## [Task description]
Repeat exactly, and only, the lines below starting at the line that contains "return material" and ending at the line that contains "imported = [obj", inclusive of both.

## [Data provided]
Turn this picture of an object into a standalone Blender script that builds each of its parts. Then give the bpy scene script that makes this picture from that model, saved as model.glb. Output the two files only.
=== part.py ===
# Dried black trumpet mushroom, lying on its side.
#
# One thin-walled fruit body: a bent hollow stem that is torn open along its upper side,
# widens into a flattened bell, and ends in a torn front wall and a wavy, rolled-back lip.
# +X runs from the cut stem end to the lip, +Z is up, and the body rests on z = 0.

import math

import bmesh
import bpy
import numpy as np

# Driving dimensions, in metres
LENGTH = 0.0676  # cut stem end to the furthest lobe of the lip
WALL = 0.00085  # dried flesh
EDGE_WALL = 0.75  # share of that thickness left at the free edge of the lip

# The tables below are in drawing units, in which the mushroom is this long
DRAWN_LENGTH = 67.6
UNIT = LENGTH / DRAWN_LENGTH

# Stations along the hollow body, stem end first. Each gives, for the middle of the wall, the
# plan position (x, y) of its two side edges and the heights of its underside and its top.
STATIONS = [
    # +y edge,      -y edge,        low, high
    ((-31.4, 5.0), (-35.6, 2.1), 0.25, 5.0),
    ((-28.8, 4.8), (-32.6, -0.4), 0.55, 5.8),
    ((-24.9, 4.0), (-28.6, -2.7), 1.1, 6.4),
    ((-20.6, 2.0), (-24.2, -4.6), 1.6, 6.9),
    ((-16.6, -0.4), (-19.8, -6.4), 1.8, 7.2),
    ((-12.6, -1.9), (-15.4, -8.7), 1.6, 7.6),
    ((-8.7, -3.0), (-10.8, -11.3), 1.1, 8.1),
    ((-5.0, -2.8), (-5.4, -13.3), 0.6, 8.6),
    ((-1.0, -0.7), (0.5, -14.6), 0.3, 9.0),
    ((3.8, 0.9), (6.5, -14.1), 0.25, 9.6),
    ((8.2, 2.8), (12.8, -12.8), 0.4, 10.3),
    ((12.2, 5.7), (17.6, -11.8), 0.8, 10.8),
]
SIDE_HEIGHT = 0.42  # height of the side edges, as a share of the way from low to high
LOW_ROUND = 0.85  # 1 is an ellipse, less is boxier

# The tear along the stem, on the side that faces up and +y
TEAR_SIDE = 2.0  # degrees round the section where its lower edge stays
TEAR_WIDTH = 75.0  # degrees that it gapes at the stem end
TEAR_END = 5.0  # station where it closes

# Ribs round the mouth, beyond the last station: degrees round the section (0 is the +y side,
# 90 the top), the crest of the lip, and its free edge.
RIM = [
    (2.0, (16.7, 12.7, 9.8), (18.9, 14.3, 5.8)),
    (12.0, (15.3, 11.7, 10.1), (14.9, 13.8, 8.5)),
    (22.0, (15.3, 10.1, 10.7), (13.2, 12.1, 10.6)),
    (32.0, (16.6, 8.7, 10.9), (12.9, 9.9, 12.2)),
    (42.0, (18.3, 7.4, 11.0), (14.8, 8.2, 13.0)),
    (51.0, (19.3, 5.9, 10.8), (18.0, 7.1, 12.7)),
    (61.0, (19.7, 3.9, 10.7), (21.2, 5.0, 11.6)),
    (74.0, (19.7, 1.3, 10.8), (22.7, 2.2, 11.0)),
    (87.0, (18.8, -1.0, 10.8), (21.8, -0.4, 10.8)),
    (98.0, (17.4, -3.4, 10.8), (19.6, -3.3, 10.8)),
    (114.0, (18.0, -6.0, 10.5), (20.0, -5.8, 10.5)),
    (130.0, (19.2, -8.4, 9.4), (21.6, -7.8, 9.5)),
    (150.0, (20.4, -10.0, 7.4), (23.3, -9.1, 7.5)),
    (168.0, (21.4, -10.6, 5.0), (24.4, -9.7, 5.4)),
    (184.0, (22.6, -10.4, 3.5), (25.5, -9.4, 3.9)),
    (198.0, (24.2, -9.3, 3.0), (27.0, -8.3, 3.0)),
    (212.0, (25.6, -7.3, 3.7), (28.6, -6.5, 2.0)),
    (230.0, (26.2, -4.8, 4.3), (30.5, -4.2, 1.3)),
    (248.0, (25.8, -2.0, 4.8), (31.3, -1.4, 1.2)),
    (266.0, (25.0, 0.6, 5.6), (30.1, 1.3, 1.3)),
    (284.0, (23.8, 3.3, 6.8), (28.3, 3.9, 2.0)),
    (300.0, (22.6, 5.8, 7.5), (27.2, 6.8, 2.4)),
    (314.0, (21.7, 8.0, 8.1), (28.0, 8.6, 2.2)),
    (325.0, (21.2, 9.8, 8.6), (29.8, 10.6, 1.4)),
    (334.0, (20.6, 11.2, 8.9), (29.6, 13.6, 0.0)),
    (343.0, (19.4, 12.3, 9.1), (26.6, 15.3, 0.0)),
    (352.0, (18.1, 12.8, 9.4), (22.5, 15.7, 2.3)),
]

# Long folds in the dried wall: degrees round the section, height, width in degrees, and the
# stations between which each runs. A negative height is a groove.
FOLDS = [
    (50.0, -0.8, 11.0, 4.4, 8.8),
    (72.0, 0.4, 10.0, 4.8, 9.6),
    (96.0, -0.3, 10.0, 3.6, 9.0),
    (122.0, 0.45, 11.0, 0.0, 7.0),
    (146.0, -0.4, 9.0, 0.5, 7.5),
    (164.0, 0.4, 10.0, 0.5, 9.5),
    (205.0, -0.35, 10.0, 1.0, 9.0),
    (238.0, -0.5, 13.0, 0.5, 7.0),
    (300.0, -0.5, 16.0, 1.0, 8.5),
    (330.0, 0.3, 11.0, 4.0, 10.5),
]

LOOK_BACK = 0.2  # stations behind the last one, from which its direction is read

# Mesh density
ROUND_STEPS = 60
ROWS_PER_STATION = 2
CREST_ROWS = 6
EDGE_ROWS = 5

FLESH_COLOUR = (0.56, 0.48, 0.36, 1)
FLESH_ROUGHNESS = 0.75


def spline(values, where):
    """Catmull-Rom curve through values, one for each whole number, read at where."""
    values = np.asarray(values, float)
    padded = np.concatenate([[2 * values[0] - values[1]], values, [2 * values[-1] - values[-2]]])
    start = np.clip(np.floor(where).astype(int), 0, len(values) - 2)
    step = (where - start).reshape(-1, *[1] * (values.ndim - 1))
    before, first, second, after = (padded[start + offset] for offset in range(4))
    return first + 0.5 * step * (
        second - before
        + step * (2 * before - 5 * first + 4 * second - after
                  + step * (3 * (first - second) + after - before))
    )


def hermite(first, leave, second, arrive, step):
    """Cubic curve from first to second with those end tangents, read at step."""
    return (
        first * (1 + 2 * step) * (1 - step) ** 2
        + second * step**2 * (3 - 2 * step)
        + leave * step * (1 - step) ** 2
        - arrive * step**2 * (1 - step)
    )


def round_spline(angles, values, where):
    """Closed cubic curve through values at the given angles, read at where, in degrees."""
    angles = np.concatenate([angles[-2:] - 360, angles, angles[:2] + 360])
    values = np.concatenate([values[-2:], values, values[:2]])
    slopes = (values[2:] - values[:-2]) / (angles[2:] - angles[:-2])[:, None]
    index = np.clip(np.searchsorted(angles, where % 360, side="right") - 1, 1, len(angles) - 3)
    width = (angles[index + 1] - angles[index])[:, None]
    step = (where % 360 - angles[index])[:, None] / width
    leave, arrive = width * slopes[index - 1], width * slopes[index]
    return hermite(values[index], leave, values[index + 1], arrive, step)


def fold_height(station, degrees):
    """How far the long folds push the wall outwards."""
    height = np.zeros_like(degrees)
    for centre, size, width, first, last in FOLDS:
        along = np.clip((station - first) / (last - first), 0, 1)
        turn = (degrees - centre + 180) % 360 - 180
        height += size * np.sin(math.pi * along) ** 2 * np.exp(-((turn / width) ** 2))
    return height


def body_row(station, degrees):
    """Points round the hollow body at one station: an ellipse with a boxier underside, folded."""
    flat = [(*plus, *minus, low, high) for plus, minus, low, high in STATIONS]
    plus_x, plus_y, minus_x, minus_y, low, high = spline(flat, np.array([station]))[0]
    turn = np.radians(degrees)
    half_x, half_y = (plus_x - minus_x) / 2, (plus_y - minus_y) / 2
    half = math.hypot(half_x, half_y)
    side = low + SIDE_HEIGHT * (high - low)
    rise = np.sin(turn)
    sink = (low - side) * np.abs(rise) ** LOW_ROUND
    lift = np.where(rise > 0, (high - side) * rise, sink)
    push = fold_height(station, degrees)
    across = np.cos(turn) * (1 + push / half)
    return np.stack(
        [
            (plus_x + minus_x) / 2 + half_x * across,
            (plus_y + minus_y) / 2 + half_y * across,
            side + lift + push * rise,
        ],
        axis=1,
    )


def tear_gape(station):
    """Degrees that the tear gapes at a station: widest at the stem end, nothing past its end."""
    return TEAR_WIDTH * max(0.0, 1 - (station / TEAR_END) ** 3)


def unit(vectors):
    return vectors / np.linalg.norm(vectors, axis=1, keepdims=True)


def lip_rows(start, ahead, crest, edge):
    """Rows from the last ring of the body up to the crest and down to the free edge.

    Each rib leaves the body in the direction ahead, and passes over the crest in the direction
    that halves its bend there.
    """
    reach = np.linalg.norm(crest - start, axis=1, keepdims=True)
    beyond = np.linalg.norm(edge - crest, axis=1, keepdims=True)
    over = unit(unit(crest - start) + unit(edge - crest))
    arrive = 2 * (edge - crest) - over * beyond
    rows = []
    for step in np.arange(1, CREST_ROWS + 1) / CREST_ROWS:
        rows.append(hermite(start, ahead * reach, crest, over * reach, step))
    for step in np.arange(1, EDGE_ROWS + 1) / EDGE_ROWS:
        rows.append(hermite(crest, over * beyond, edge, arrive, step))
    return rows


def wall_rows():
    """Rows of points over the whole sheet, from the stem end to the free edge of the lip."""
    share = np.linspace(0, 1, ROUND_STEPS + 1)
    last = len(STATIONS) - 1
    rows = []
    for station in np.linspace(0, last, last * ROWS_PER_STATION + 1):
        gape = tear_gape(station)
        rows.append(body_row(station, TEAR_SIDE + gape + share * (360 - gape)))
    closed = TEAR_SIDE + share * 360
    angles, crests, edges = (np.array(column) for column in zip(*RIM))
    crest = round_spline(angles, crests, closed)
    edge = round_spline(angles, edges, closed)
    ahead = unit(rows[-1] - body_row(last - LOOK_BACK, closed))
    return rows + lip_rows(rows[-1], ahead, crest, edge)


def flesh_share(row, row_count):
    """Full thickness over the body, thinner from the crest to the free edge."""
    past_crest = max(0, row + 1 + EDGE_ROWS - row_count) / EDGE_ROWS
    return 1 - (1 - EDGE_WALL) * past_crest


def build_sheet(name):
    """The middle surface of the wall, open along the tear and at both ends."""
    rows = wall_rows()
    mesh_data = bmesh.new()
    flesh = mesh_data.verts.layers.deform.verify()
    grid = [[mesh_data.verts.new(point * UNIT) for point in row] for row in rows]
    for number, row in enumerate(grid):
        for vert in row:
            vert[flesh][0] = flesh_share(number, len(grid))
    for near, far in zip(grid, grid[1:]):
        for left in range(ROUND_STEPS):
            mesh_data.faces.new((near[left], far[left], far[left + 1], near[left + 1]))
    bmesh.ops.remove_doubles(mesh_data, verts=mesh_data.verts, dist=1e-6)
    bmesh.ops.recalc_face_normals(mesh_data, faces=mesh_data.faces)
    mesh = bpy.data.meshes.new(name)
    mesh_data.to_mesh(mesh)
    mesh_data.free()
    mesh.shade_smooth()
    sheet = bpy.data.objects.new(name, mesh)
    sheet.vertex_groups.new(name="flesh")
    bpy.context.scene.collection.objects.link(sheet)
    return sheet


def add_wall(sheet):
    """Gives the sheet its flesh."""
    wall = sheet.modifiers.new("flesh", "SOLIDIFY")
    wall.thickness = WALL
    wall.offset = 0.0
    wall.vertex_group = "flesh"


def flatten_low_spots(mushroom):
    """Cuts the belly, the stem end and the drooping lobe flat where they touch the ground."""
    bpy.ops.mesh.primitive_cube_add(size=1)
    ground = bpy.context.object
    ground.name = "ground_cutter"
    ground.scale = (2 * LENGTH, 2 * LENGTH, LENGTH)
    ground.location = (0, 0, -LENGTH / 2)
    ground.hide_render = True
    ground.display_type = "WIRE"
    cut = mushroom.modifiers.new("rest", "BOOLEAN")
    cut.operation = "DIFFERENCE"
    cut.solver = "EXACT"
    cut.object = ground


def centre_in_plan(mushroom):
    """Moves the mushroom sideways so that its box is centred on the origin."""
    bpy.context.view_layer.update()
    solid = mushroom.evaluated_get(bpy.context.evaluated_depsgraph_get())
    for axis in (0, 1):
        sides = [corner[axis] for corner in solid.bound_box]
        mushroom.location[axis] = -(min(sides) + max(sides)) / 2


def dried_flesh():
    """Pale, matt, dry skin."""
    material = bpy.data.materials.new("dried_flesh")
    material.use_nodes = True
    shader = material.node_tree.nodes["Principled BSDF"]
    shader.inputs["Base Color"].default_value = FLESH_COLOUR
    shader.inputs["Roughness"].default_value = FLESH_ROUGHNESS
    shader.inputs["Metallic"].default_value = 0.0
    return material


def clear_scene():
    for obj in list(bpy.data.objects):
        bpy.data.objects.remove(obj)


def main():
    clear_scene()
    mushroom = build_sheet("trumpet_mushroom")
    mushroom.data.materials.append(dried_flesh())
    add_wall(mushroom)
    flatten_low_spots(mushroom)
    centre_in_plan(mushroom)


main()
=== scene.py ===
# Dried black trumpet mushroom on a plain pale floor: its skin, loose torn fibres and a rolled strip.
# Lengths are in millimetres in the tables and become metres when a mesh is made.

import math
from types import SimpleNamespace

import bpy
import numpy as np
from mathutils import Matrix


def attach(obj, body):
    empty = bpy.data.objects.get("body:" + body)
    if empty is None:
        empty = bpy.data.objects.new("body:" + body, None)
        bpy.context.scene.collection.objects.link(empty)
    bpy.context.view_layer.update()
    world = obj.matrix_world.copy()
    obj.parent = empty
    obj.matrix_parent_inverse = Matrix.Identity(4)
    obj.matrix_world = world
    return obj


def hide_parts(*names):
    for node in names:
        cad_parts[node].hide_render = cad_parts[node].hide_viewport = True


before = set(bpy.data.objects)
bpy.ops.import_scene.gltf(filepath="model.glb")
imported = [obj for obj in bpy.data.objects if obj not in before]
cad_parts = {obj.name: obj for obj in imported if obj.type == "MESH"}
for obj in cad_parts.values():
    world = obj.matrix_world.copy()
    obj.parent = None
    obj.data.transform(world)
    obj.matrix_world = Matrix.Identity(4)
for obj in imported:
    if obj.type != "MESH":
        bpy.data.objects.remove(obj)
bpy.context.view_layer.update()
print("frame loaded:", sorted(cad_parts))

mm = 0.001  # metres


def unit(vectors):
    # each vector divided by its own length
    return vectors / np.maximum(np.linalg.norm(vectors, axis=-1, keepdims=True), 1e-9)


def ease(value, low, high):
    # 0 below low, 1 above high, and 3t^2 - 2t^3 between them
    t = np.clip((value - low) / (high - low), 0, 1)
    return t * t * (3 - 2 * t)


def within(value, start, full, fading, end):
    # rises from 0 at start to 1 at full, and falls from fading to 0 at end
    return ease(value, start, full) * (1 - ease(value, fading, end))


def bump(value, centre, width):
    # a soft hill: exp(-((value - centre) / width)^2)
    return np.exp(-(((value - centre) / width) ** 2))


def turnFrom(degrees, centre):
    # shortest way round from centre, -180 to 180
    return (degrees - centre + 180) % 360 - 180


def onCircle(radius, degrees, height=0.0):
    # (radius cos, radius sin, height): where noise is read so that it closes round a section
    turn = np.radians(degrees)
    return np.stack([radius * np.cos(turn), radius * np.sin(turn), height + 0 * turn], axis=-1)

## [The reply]
    return material


def clear_scene():
    for obj in list(bpy.data.objects):
        bpy.data.objects.remove(obj)


def main():
    clear_scene()
    mushroom = build_sheet("trumpet_mushroom")
    mushroom.data.materials.append(dried_flesh())
    add_wall(mushroom)
    flatten_low_spots(mushroom)
    centre_in_plan(mushroom)


main()
=== scene.py ===
# Dried black trumpet mushroom on a plain pale floor: its skin, loose torn fibres and a rolled strip.
# Lengths are in millimetres in the tables and become metres when a mesh is made.

import math
from types import SimpleNamespace

import bpy
import numpy as np
from mathutils import Matrix


def attach(obj, body):
    empty = bpy.data.objects.get("body:" + body)
    if empty is None:
        empty = bpy.data.objects.new("body:" + body, None)
        bpy.context.scene.collection.objects.link(empty)
    bpy.context.view_layer.update()
    world = obj.matrix_world.copy()
    obj.parent = empty
    obj.matrix_parent_inverse = Matrix.Identity(4)
    obj.matrix_world = world
    return obj


def hide_parts(*names):
    for node in names:
        cad_parts[node].hide_render = cad_parts[node].hide_viewport = True


before = set(bpy.data.objects)
bpy.ops.import_scene.gltf(filepath="model.glb")
imported = [obj for obj in bpy.data.objects if obj not in before]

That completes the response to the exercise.